Your task:
Copy out the line that contains "cutters += [build_leaf(leaf, pot_frame)", the line that contains "points = [vertex.co", and every line between them, exactly, and nothing else.

Data lines:
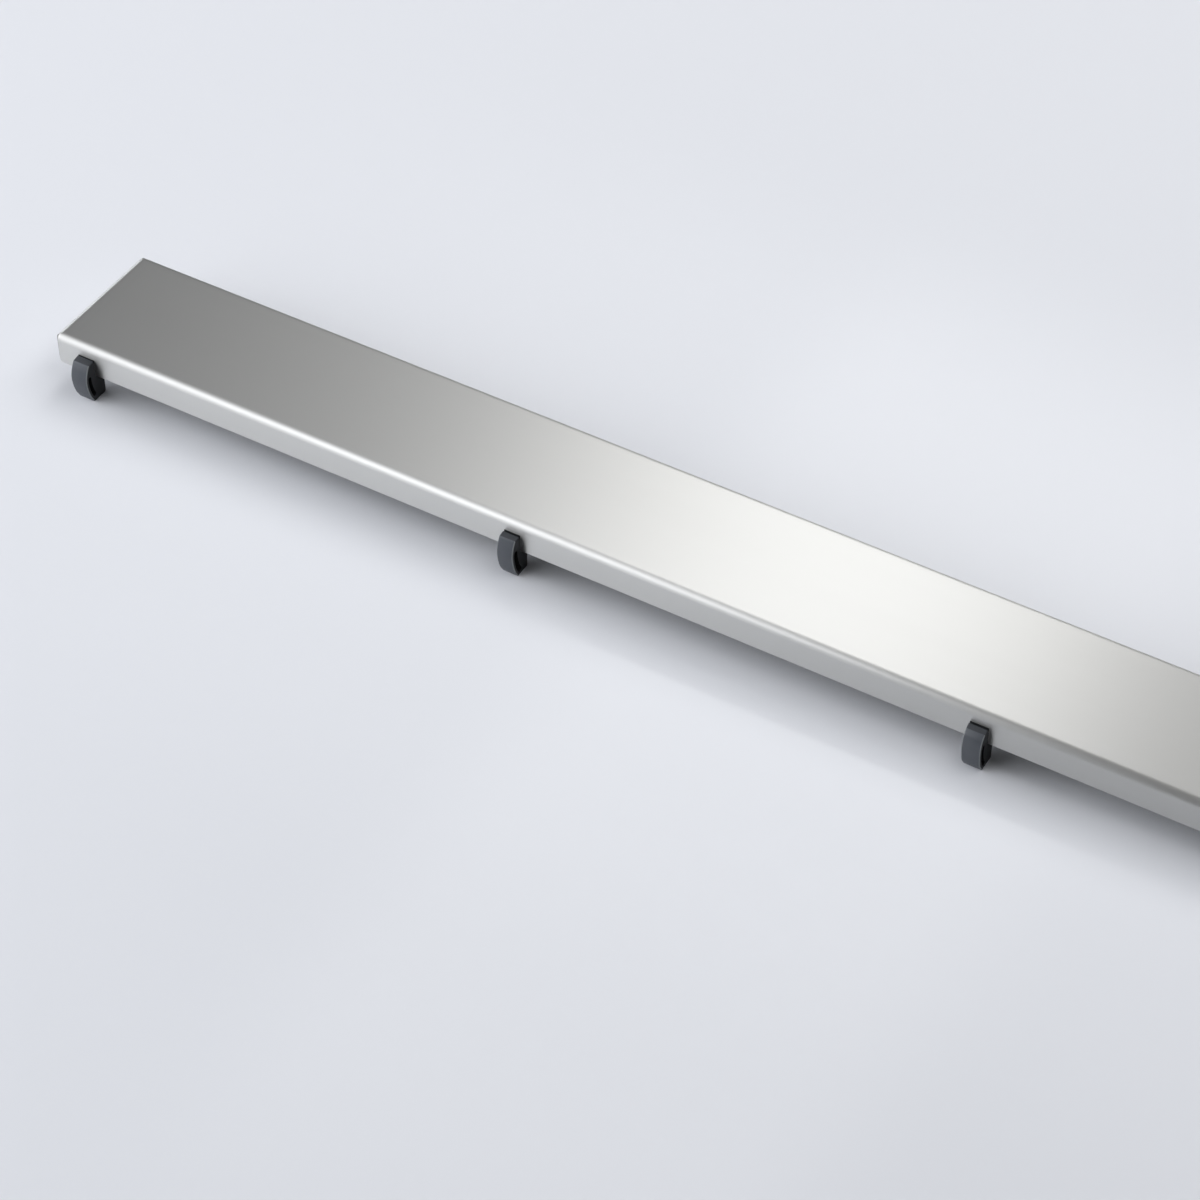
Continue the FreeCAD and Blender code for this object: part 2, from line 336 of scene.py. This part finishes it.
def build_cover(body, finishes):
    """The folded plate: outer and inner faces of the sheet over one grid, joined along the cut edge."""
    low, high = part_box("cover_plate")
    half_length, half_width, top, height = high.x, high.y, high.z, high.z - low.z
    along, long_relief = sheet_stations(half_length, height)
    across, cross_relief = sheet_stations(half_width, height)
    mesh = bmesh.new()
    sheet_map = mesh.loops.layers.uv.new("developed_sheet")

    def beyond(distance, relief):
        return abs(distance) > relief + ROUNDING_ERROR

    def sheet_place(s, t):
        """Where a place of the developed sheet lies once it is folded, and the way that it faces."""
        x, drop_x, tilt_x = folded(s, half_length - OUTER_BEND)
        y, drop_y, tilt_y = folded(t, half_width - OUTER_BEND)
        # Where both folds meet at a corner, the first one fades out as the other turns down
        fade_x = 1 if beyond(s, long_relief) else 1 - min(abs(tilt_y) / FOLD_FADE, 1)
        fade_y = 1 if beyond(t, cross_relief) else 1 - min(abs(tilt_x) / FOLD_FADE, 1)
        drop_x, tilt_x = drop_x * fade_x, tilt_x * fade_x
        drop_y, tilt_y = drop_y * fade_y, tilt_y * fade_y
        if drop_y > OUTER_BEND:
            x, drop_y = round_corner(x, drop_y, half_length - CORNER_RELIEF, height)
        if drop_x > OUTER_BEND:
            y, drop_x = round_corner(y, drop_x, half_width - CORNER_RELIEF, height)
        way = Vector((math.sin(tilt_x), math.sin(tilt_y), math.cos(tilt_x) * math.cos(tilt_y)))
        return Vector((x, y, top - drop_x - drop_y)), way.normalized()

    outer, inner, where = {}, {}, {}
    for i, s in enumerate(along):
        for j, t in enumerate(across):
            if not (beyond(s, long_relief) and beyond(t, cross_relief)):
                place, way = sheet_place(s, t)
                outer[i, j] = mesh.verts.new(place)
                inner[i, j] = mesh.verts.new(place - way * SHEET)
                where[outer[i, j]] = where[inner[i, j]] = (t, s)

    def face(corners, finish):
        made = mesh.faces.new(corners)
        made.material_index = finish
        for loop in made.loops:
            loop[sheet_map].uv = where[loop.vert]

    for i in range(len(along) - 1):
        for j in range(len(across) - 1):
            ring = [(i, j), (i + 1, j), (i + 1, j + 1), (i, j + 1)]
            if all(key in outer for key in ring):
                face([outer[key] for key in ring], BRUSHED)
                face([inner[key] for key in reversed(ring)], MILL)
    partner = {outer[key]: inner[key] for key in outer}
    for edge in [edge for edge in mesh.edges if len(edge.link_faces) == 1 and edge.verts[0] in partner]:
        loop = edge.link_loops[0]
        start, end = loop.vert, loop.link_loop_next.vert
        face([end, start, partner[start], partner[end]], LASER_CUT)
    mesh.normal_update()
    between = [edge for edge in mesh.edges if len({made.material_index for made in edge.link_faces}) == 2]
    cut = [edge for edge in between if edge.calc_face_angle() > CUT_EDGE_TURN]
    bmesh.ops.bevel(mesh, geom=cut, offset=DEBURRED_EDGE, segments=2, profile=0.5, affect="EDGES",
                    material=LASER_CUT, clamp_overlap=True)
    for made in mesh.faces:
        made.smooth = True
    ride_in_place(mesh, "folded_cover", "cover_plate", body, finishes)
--
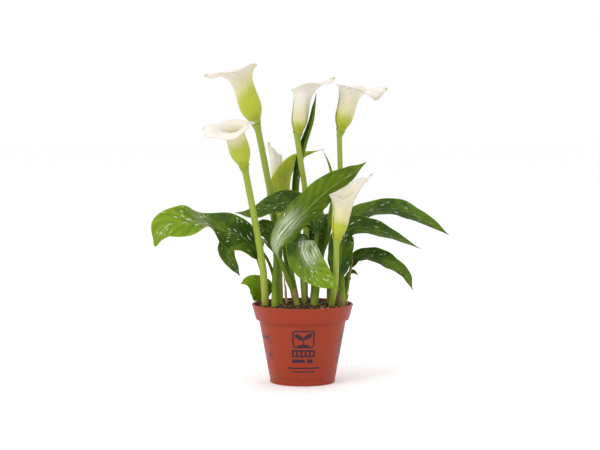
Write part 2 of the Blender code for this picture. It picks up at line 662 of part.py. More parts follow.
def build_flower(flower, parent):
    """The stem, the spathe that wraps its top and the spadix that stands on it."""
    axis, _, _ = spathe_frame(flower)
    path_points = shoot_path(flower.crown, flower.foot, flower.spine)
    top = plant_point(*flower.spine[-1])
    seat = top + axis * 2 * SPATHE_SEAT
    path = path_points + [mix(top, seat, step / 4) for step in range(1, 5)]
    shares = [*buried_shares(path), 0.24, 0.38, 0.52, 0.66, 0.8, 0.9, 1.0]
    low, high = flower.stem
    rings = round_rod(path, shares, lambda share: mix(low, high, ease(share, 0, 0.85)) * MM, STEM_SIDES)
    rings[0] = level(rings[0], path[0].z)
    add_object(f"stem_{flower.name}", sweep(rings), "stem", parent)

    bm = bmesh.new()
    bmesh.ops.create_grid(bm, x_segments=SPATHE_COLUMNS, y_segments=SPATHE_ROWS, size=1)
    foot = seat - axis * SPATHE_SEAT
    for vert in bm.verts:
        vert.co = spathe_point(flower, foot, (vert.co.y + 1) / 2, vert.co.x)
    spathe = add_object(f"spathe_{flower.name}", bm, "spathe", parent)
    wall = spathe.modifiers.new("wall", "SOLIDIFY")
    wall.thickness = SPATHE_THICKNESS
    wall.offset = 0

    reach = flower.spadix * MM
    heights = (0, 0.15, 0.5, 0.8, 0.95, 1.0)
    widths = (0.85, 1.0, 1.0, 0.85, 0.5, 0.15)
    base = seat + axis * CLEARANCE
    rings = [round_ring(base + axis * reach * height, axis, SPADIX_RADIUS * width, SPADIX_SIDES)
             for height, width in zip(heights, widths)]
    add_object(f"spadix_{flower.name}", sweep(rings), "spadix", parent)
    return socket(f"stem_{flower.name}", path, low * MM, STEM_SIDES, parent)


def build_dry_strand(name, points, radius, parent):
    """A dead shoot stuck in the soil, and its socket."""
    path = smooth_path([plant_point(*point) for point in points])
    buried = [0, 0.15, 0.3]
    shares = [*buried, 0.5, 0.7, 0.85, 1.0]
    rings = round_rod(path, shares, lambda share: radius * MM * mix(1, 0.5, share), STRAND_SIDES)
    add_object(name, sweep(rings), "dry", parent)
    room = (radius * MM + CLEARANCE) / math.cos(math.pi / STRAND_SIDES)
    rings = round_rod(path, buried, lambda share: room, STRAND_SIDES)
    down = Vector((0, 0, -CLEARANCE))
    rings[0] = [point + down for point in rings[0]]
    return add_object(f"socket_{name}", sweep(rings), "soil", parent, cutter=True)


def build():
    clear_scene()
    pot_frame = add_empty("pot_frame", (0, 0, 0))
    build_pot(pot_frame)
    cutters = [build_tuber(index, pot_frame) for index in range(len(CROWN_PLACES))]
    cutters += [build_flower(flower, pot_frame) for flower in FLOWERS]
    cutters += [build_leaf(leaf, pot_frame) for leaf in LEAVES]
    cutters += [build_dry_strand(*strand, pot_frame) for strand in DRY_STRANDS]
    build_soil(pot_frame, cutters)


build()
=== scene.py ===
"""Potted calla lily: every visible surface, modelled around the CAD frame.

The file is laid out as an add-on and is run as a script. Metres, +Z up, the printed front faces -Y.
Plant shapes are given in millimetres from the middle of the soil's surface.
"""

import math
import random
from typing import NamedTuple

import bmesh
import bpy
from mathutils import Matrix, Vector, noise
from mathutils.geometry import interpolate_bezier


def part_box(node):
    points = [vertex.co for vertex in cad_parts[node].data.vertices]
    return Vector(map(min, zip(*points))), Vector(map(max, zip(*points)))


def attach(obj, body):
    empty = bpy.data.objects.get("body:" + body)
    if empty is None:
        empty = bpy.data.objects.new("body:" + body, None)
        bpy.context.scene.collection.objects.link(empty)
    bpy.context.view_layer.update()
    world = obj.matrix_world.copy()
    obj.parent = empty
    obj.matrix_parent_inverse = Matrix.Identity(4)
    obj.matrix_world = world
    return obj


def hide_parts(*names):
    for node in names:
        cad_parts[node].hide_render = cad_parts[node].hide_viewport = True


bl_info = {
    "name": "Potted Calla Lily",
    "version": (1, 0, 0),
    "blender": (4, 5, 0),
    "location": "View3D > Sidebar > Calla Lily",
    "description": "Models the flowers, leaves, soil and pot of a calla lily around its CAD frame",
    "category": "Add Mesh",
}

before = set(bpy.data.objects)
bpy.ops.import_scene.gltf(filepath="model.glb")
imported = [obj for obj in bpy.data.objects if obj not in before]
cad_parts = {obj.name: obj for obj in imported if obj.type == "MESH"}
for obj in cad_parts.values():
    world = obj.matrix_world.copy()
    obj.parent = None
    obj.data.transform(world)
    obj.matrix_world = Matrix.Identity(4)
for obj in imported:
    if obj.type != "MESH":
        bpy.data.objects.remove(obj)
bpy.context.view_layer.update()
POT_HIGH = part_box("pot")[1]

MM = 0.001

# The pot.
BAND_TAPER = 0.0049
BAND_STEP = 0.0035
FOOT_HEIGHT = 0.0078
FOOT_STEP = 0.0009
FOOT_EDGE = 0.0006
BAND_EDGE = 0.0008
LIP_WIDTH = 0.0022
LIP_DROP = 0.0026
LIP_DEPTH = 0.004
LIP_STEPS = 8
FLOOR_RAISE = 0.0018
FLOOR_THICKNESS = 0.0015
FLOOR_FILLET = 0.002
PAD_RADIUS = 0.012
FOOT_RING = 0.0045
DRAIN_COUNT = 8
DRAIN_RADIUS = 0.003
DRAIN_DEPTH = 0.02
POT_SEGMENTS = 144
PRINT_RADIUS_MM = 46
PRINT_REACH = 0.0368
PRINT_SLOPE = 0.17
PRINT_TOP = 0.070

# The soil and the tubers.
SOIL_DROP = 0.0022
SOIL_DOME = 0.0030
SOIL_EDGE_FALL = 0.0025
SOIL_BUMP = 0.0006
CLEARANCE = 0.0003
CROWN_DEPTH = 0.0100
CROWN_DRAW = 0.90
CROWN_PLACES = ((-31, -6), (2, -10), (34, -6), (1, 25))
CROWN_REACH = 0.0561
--
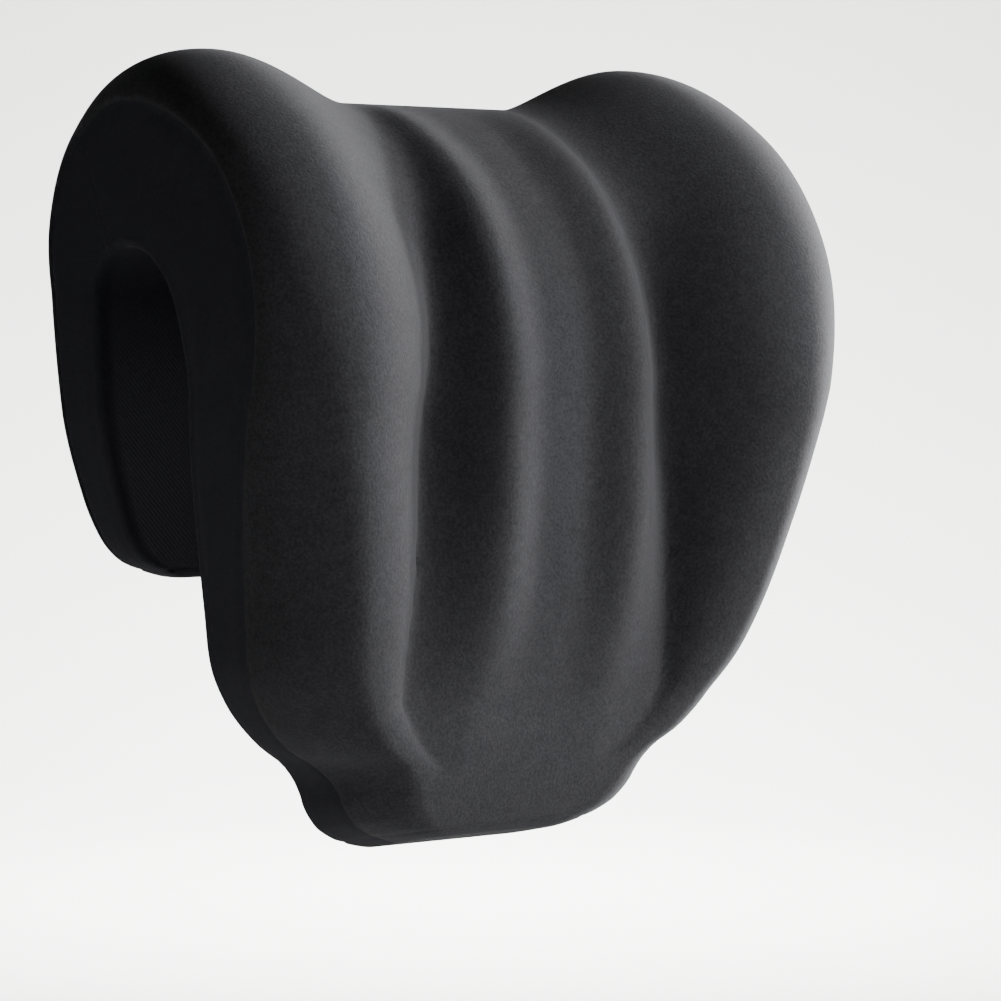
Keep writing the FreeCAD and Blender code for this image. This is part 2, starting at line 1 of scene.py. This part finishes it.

Written response:
    cutters += [build_leaf(leaf, pot_frame) for leaf in LEAVES]
    cutters += [build_dry_strand(*strand, pot_frame) for strand in DRY_STRANDS]
    build_soil(pot_frame, cutters)


build()
=== scene.py ===
"""Potted calla lily: every visible surface, modelled around the CAD frame.

The file is laid out as an add-on and is run as a script. Metres, +Z up, the printed front faces -Y.
Plant shapes are given in millimetres from the middle of the soil's surface.
"""

import math
import random
from typing import NamedTuple

import bmesh
import bpy
from mathutils import Matrix, Vector, noise
from mathutils.geometry import interpolate_bezier


def part_box(node):
    points = [vertex.co for vertex in cad_parts[node].data.vertices]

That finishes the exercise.